Give every line of the material again, exactly as written.

>> start DATA SECTION

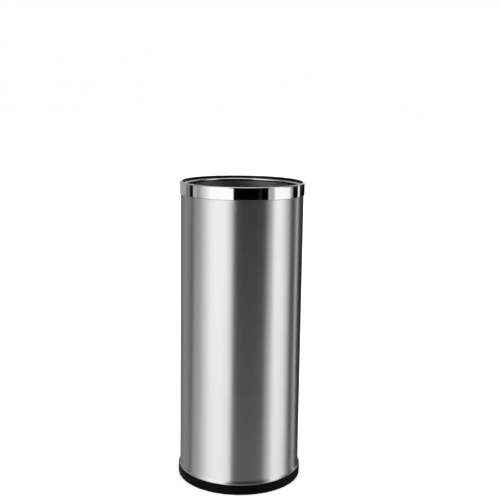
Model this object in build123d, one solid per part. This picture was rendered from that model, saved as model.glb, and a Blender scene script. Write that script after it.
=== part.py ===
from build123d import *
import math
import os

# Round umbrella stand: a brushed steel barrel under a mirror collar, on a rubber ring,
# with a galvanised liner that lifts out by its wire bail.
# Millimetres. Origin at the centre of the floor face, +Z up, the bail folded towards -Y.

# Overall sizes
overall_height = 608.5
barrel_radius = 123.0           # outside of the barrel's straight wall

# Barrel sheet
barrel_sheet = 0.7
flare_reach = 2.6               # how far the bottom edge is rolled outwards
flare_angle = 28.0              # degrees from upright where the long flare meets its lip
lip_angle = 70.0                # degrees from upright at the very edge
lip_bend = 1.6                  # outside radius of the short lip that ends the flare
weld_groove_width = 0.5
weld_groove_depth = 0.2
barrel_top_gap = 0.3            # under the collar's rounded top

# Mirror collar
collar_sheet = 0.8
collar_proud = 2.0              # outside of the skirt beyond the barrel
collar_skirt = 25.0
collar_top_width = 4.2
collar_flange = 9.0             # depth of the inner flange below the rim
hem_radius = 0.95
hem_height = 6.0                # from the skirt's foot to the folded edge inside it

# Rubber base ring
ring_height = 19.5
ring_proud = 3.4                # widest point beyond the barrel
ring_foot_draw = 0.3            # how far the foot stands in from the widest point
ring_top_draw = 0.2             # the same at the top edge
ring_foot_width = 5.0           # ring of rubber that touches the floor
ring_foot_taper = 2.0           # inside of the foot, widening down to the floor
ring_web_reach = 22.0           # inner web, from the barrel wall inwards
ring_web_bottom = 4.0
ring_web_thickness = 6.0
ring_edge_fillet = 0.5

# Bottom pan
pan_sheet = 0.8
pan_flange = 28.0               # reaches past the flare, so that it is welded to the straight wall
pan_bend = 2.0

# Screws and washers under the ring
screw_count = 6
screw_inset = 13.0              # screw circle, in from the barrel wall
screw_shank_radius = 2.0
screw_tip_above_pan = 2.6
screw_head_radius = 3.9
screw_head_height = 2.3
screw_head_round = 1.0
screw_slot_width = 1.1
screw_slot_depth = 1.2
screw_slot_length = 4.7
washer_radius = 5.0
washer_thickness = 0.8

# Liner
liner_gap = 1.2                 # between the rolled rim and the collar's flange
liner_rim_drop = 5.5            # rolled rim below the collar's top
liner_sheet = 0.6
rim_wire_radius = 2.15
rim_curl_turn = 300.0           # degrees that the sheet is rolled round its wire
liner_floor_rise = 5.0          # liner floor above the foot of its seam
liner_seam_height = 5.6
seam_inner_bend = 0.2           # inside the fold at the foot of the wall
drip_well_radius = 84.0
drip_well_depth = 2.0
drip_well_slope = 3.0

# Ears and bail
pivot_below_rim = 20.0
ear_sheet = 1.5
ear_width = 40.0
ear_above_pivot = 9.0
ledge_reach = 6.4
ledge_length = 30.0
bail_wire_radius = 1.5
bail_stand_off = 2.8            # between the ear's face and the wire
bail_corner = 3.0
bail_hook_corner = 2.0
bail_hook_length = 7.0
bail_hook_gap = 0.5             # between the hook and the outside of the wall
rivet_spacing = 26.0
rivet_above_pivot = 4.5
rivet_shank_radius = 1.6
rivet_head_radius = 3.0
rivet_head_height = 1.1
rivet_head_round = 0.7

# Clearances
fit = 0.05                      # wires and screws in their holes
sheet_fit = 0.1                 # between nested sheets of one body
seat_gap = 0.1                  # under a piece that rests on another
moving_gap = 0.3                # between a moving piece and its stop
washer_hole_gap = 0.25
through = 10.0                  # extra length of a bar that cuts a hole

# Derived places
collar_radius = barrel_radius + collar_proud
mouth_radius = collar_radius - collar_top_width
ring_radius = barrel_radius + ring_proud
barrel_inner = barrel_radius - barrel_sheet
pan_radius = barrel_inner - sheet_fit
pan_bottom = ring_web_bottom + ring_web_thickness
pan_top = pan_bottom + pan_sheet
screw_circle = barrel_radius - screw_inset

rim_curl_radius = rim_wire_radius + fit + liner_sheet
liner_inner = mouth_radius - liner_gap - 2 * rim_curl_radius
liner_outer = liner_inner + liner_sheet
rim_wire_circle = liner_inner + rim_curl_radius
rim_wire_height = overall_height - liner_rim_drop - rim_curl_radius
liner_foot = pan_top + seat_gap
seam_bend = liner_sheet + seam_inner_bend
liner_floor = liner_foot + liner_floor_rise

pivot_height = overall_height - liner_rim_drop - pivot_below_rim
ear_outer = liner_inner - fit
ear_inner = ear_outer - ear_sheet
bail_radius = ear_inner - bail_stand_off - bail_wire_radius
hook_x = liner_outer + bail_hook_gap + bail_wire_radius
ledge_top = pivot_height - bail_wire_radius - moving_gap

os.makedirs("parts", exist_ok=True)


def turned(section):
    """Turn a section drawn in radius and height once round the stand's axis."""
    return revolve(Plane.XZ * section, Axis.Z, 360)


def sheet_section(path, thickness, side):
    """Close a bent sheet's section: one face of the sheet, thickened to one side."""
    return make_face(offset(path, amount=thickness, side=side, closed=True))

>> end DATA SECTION

== EXERCISE RESULT ==
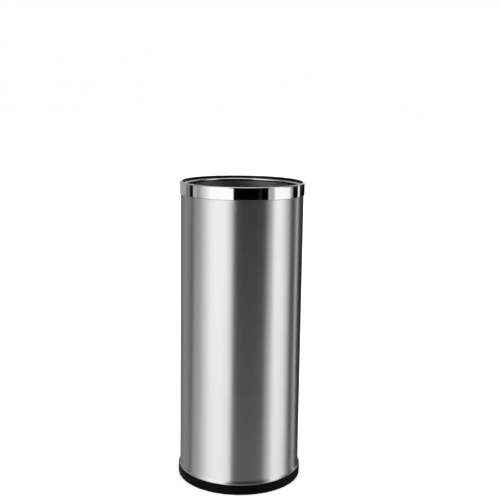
Model this object in build123d, one solid per part. This picture was rendered from that model, saved as model.glb, and a Blender scene script. Write that script after it.
=== part.py ===
from build123d import *
import math
import os

# Round umbrella stand: a brushed steel barrel under a mirror collar, on a rubber ring,
# with a galvanised liner that lifts out by its wire bail.
# Millimetres. Origin at the centre of the floor face, +Z up, the bail folded towards -Y.

# Overall sizes
overall_height = 608.5
barrel_radius = 123.0           # outside of the barrel's straight wall

# Barrel sheet
barrel_sheet = 0.7
flare_reach = 2.6               # how far the bottom edge is rolled outwards
flare_angle = 28.0              # degrees from upright where the long flare meets its lip
lip_angle = 70.0                # degrees from upright at the very edge
lip_bend = 1.6                  # outside radius of the short lip that ends the flare
weld_groove_width = 0.5
weld_groove_depth = 0.2
barrel_top_gap = 0.3            # under the collar's rounded top

# Mirror collar
collar_sheet = 0.8
collar_proud = 2.0              # outside of the skirt beyond the barrel
collar_skirt = 25.0
collar_top_width = 4.2
collar_flange = 9.0             # depth of the inner flange below the rim
hem_radius = 0.95
hem_height = 6.0                # from the skirt's foot to the folded edge inside it

# Rubber base ring
ring_height = 19.5
ring_proud = 3.4                # widest point beyond the barrel
ring_foot_draw = 0.3            # how far the foot stands in from the widest point
ring_top_draw = 0.2             # the same at the top edge
ring_foot_width = 5.0           # ring of rubber that touches the floor
ring_foot_taper = 2.0           # inside of the foot, widening down to the floor
ring_web_reach = 22.0           # inner web, from the barrel wall inwards
ring_web_bottom = 4.0
ring_web_thickness = 6.0
ring_edge_fillet = 0.5

# Bottom pan
pan_sheet = 0.8
pan_flange = 28.0               # reaches past the flare, so that it is welded to the straight wall
pan_bend = 2.0

# Screws and washers under the ring
screw_count = 6
screw_inset = 13.0              # screw circle, in from the barrel wall
screw_shank_radius = 2.0
screw_tip_above_pan = 2.6
screw_head_radius = 3.9
screw_head_height = 2.3
screw_head_round = 1.0
screw_slot_width = 1.1
screw_slot_depth = 1.2
screw_slot_length = 4.7
washer_radius = 5.0
washer_thickness = 0.8

# Liner
liner_gap = 1.2                 # between the rolled rim and the collar's flange
liner_rim_drop = 5.5            # rolled rim below the collar's top
liner_sheet = 0.6
rim_wire_radius = 2.15
rim_curl_turn = 300.0           # degrees that the sheet is rolled round its wire
liner_floor_rise = 5.0          # liner floor above the foot of its seam
liner_seam_height = 5.6
seam_inner_bend = 0.2           # inside the fold at the foot of the wall
drip_well_radius = 84.0
drip_well_depth = 2.0
drip_well_slope = 3.0

# Ears and bail
pivot_below_rim = 20.0
ear_sheet = 1.5
ear_width = 40.0
ear_above_pivot = 9.0
ledge_reach = 6.4
ledge_length = 30.0
bail_wire_radius = 1.5
bail_stand_off = 2.8            # between the ear's face and the wire
bail_corner = 3.0
bail_hook_corner = 2.0
bail_hook_length = 7.0
bail_hook_gap = 0.5             # between the hook and the outside of the wall
rivet_spacing = 26.0
rivet_above_pivot = 4.5
rivet_shank_radius = 1.6
rivet_head_radius = 3.0
rivet_head_height = 1.1
rivet_head_round = 0.7

# Clearances
fit = 0.05                      # wires and screws in their holes
sheet_fit = 0.1                 # between nested sheets of one body
seat_gap = 0.1                  # under a piece that rests on another
moving_gap = 0.3                # between a moving piece and its stop
washer_hole_gap = 0.25
through = 10.0                  # extra length of a bar that cuts a hole

# Derived places
collar_radius = barrel_radius + collar_proud
mouth_radius = collar_radius - collar_top_width
ring_radius = barrel_radius + ring_proud
barrel_inner = barrel_radius - barrel_sheet
pan_radius = barrel_inner - sheet_fit
pan_bottom = ring_web_bottom + ring_web_thickness
pan_top = pan_bottom + pan_sheet
screw_circle = barrel_radius - screw_inset

rim_curl_radius = rim_wire_radius + fit + liner_sheet
liner_inner = mouth_radius - liner_gap - 2 * rim_curl_radius
liner_outer = liner_inner + liner_sheet
rim_wire_circle = liner_inner + rim_curl_radius
rim_wire_height = overall_height - liner_rim_drop - rim_curl_radius
liner_foot = pan_top + seat_gap
seam_bend = liner_sheet + seam_inner_bend
liner_floor = liner_foot + liner_floor_rise

pivot_height = overall_height - liner_rim_drop - pivot_below_rim
ear_outer = liner_inner - fit
ear_inner = ear_outer - ear_sheet
bail_radius = ear_inner - bail_stand_off - bail_wire_radius
hook_x = liner_outer + bail_hook_gap + bail_wire_radius
ledge_top = pivot_height - bail_wire_radius - moving_gap

os.makedirs("parts", exist_ok=True)


def turned(section):
    """Turn a section drawn in radius and height once round the stand's axis."""
    return revolve(Plane.XZ * section, Axis.Z, 360)


def sheet_section(path, thickness, side):
    """Close a bent sheet's section: one face of the sheet, thickened to one side."""
    return make_face(offset(path, amount=thickness, side=side, closed=True))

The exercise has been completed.